Supplied information:
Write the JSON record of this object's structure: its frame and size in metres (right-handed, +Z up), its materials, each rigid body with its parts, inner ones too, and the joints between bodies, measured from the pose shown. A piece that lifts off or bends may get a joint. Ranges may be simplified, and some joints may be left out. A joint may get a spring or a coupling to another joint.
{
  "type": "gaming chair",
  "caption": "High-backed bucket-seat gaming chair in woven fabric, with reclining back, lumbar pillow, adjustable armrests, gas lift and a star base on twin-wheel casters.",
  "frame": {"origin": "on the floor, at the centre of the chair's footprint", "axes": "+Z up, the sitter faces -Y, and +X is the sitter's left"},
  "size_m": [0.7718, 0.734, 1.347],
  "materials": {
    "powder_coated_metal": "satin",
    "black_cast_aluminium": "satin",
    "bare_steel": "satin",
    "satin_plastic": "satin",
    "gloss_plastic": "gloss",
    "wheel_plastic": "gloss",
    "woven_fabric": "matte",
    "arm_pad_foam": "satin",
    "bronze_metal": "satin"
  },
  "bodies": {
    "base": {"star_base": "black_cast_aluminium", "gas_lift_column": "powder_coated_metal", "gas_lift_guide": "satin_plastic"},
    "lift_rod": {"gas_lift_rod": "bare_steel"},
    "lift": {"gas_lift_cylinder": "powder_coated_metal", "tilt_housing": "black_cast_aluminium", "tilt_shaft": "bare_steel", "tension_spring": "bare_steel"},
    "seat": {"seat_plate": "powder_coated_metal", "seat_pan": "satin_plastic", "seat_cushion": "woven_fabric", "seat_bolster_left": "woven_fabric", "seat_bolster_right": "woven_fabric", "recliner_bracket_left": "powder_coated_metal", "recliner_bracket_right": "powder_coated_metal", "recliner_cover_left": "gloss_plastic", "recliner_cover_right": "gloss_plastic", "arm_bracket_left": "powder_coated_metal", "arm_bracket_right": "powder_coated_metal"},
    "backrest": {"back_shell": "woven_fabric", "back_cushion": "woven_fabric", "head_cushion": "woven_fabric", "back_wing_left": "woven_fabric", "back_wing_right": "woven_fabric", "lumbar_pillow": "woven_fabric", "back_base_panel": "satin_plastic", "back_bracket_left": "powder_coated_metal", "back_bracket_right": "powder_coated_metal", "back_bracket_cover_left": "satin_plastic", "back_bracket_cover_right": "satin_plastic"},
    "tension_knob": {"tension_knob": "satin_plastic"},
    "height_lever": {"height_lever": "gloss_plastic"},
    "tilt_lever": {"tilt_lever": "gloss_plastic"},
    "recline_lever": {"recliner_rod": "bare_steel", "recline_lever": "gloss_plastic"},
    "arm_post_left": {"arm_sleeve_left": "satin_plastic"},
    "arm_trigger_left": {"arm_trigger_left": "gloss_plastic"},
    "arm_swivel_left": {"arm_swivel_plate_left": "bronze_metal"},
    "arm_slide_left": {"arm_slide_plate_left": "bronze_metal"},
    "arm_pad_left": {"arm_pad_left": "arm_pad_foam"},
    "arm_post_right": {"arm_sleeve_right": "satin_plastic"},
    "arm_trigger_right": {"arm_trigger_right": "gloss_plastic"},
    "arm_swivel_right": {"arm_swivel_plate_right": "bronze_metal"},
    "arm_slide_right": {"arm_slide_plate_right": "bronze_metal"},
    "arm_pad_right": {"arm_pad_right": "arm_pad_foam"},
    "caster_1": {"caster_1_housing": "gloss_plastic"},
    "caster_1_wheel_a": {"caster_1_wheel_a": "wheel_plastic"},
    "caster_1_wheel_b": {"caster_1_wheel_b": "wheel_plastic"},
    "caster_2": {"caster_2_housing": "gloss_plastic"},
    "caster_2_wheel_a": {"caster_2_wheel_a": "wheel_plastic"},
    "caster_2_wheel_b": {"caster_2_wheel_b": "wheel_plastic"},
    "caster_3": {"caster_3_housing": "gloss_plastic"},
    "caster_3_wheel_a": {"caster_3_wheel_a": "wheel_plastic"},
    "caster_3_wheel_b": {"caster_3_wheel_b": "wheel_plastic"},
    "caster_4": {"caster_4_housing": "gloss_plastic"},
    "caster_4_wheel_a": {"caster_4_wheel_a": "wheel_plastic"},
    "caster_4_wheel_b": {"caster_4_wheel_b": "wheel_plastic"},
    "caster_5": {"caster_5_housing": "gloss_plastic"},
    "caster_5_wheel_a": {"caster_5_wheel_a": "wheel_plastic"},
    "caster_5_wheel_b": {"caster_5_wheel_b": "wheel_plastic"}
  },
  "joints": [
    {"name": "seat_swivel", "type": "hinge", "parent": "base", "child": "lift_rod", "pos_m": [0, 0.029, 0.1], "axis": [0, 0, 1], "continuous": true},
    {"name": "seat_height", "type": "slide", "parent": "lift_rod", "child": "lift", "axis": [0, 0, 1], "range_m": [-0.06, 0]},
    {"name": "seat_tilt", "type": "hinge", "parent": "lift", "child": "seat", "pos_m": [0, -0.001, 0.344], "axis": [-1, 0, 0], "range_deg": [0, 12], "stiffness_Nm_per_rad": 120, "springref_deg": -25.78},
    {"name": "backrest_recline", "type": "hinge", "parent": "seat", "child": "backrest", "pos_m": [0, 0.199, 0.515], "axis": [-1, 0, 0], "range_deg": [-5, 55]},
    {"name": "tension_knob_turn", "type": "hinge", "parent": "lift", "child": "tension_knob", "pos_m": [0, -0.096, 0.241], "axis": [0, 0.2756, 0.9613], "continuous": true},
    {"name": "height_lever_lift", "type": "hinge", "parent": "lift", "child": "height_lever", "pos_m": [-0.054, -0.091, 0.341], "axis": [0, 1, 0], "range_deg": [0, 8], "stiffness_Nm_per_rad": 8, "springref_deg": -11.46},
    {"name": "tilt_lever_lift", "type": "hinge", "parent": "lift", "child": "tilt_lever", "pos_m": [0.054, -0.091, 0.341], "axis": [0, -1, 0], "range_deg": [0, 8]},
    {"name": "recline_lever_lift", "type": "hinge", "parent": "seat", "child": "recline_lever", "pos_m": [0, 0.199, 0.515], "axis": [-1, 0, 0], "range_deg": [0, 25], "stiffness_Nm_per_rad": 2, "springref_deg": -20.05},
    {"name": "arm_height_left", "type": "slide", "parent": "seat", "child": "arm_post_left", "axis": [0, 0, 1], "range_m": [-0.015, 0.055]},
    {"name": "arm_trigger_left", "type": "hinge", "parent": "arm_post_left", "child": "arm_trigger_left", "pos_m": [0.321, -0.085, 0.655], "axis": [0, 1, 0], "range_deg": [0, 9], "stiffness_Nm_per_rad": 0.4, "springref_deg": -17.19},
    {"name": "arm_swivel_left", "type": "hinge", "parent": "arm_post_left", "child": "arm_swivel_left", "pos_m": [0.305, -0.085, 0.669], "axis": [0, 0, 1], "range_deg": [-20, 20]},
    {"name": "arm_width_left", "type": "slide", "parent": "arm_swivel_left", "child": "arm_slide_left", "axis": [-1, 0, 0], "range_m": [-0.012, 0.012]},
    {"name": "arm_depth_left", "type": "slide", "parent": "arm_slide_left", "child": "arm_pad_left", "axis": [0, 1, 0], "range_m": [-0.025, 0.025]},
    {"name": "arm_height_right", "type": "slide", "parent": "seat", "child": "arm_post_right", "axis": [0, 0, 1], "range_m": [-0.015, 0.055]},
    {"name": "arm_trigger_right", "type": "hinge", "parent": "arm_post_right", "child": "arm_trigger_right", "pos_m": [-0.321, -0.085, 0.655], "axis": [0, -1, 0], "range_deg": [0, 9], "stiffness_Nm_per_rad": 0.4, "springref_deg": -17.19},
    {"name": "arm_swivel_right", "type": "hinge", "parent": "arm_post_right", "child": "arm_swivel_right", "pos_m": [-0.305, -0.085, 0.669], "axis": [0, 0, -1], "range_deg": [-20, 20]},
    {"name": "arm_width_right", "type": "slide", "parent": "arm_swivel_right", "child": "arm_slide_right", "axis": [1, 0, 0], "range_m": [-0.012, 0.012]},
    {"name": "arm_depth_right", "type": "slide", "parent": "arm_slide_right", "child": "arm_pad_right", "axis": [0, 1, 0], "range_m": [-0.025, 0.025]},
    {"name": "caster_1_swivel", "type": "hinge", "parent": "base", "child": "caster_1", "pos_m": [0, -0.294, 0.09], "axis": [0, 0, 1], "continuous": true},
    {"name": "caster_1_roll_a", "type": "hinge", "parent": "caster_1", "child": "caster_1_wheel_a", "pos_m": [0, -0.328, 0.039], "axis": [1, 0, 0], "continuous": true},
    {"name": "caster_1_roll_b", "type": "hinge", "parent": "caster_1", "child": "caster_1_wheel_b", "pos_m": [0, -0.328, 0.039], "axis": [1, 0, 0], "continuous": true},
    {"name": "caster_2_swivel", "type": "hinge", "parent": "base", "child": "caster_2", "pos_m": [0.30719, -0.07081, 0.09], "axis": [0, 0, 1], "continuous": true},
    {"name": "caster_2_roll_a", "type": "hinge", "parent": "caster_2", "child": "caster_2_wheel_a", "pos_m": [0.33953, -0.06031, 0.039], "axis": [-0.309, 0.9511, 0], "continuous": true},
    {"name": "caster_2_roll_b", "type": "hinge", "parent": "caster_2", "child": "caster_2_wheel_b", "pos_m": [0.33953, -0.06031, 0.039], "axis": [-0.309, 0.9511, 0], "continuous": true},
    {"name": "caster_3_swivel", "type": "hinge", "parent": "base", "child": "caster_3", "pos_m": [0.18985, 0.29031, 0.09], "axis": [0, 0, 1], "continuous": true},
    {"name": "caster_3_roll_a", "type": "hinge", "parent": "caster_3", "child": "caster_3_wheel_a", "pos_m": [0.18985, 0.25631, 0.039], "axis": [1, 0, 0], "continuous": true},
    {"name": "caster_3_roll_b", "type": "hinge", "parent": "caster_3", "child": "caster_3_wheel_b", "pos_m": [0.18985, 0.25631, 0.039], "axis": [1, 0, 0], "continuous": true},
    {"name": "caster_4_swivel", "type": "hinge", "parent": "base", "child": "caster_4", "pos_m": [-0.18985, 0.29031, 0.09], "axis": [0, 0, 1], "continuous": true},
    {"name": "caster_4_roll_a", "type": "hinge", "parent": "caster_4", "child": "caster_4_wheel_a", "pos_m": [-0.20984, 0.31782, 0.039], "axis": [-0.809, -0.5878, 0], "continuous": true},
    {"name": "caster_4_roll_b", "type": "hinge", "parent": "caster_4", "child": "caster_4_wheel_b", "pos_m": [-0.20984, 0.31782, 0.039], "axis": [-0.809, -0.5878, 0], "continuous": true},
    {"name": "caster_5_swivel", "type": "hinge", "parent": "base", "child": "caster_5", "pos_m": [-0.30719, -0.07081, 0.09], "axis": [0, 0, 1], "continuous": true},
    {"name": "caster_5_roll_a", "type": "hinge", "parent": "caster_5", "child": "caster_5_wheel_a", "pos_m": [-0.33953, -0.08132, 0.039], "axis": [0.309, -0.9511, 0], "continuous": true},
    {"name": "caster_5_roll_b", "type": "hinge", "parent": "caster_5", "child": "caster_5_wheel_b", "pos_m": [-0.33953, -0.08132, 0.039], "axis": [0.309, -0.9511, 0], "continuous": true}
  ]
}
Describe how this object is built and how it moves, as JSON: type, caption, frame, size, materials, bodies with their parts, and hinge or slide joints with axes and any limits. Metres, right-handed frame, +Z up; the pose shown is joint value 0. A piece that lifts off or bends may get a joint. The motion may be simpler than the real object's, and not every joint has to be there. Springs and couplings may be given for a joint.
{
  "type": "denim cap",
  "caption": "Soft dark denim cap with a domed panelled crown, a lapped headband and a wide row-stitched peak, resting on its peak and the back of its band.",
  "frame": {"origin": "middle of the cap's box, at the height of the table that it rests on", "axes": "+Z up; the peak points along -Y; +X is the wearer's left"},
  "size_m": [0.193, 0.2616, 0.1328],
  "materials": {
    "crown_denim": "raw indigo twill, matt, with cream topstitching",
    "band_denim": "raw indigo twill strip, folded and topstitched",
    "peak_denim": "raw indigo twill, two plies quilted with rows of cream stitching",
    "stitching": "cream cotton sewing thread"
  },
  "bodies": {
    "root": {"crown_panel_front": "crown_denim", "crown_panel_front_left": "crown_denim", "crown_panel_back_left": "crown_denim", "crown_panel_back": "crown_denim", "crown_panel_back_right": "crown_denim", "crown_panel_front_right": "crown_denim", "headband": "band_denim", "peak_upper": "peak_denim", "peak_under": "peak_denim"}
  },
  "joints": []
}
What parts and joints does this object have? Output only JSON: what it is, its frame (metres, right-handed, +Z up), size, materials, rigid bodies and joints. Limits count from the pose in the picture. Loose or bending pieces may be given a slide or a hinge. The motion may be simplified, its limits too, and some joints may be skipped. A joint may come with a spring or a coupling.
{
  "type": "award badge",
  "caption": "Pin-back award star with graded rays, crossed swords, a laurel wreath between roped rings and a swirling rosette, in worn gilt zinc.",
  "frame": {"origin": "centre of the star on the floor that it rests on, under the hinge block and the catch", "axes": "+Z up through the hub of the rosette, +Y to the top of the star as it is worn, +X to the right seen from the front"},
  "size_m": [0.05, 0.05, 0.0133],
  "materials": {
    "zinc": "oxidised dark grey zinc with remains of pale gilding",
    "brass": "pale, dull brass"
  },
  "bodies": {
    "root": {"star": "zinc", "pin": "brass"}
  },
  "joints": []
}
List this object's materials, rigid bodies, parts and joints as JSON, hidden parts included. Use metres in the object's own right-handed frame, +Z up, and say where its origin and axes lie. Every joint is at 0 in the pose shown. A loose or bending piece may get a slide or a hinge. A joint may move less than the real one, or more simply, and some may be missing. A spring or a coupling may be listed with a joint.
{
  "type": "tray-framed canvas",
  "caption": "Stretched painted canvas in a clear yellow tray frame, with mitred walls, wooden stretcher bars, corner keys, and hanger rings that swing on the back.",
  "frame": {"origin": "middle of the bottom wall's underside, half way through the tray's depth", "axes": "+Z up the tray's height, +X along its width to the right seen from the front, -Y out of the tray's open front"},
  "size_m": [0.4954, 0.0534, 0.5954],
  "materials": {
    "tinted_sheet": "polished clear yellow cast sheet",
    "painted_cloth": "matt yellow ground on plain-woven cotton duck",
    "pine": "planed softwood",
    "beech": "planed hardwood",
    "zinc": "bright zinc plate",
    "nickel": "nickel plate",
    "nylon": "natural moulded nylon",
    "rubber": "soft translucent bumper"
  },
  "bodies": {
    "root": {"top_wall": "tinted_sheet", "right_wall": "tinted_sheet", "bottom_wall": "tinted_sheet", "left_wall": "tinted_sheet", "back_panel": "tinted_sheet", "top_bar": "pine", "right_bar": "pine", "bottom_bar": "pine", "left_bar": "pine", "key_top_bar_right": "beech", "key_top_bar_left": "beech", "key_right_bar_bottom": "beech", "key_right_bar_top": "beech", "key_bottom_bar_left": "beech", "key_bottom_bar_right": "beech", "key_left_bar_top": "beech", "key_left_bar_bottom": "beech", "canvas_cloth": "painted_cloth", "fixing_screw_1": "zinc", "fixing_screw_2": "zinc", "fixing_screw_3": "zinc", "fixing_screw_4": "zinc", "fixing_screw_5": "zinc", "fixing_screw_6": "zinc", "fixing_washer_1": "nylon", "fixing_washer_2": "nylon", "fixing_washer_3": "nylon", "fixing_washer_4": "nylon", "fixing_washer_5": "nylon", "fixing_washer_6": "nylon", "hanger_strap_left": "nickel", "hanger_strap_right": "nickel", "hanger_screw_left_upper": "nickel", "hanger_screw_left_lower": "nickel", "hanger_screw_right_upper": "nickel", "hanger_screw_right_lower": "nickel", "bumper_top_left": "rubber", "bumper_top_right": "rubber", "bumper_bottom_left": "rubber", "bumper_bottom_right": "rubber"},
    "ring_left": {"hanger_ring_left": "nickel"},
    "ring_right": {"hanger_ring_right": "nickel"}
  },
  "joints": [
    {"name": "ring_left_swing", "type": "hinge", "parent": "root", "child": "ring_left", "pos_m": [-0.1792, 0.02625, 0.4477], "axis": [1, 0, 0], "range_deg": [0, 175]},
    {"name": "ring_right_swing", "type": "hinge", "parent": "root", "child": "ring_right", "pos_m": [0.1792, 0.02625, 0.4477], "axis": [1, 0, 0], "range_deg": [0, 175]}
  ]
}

Requirement: Which lines contain "JSON"? Show each of them.

Solution:
Write the JSON record of this object's structure: its frame and size in metres (right-handed, +Z up), its materials, each rigid body with its parts, inner ones too, and the joints between bodies, measured from the pose shown. A piece that lifts off or bends may get a joint. Ranges may be simplified, and some joints may be left out. A joint may get a spring or a coupling to another joint.
Describe how this object is built and how it moves, as JSON: type, caption, frame, size, materials, bodies with their parts, and hinge or slide joints with axes and any limits. Metres, right-handed frame, +Z up; the pose shown is joint value 0. A piece that lifts off or bends may get a joint. The motion may be simpler than the real object's, and not every joint has to be there. Springs and couplings may be given for a joint.
What parts and joints does this object have? Output only JSON: what it is, its frame (metres, right-handed, +Z up), size, materials, rigid bodies and joints. Limits count from the pose in the picture. Loose or bending pieces may be given a slide or a hinge. The motion may be simplified, its limits too, and some joints may be skipped. A joint may come with a spring or a coupling.
List this object's materials, rigid bodies, parts and joints as JSON, hidden parts included. Use metres in the object's own right-handed frame, +Z up, and say where its origin and axes lie. Every joint is at 0 in the pose shown. A loose or bending piece may get a slide or a hinge. A joint may move less than the real one, or more simply, and some may be missing. A spring or a coupling may be listed with a joint.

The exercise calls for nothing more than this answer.